Maggie McNeill, otherwise known as The Honest Courtesan, writes a daily post on her blog (oh if only I were as disciplined as she!).
McNeill is the mistress of logical argument, advocate for sex worker rights and a colourful commentator on all things carnal.
If it has to do with sex and love, McNeill has likely blogged about it.
Today she celebrates May Day with a post on its origins, which include the garlanding of goddesses with flowers (image above thanks to Polyvor).
I constantly glean tidbits of interesting trivia from McNeill’s blog and today couldn’t resist stealing, with her permission of course, part of her piece on May Day, upon which we should all engage wildly in one of my favourite activites: DANCING!
McNeill writes in part (see the full post here):
Like Christmas, May Day (discussed more fully in my column of one year ago today) is a fusion of many pagan traditions starting with the Roman Floralia, which I’ll describe day after tomorrow; it’s the original source of the practice of crowning statues of goddesses with flowers (which was later transferred to statues of the Blessed Mother) and possibly the May Queen traditions as well, though there were undoubtedly similar practices in Celtic countries where a virgin stood in for the Goddess in ceremonies.

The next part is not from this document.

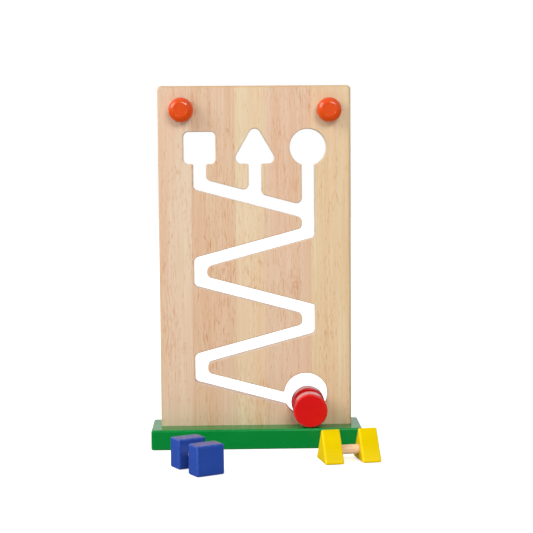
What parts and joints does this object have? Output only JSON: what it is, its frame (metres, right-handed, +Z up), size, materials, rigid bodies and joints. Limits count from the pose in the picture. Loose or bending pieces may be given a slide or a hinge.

Bonfires have been part of the celebration in northern countries since time immemorial, though as explained in yesterday’s column these had a different meaning in Germany than they did in Britain and Ireland (probably due to divergence of a common prehistoric tradition). But as I mentioned last year, the proximity of Easter caused most of the Christian celebration to migrate to that holiday, leaving May Day a secular and largely heathen observance which has slowly faded away and was eventually pre-empted in the minds of most by the international labour holiday popularized by communist countries throughout the 20th century.
Incidentally, May is named for Maia, an Oscan nature goddess who was adopted as the Roman goddess of spring. Her name is probably related to the Latin word maius (“greater” or “more”) from which our word “major” is derived, due to the fact that vegetation increases dramatically in the spring; she was thus unrelated to the Greek goddess of the same name, whose name means “midwife”.
Once the Roman pantheon became syncretized with the Greek (starting in the late 4th century BCE), the two Maias were of course combined; the association was even more solid because the Pleiades (which includes the star named for the Greek Maia) is located in Taurus, where in ancient times the sun appeared through most of May.
Since the Greek Maia was the mother of Hermes the Roman one became the mother of Mercury, and his festival (the Mercuralia) was held on the Ides of May (May 15th). Coincidentally, the Germanic Odin (who as I mentioned yesterday was venerated on Beltane) was identified in the interpretatio Romana with Mercury due to his role as the creator of magic, thus providing another cord with which to tie the whole mythological package together.
There. Hasn’t today just taken on a whole new meaning!?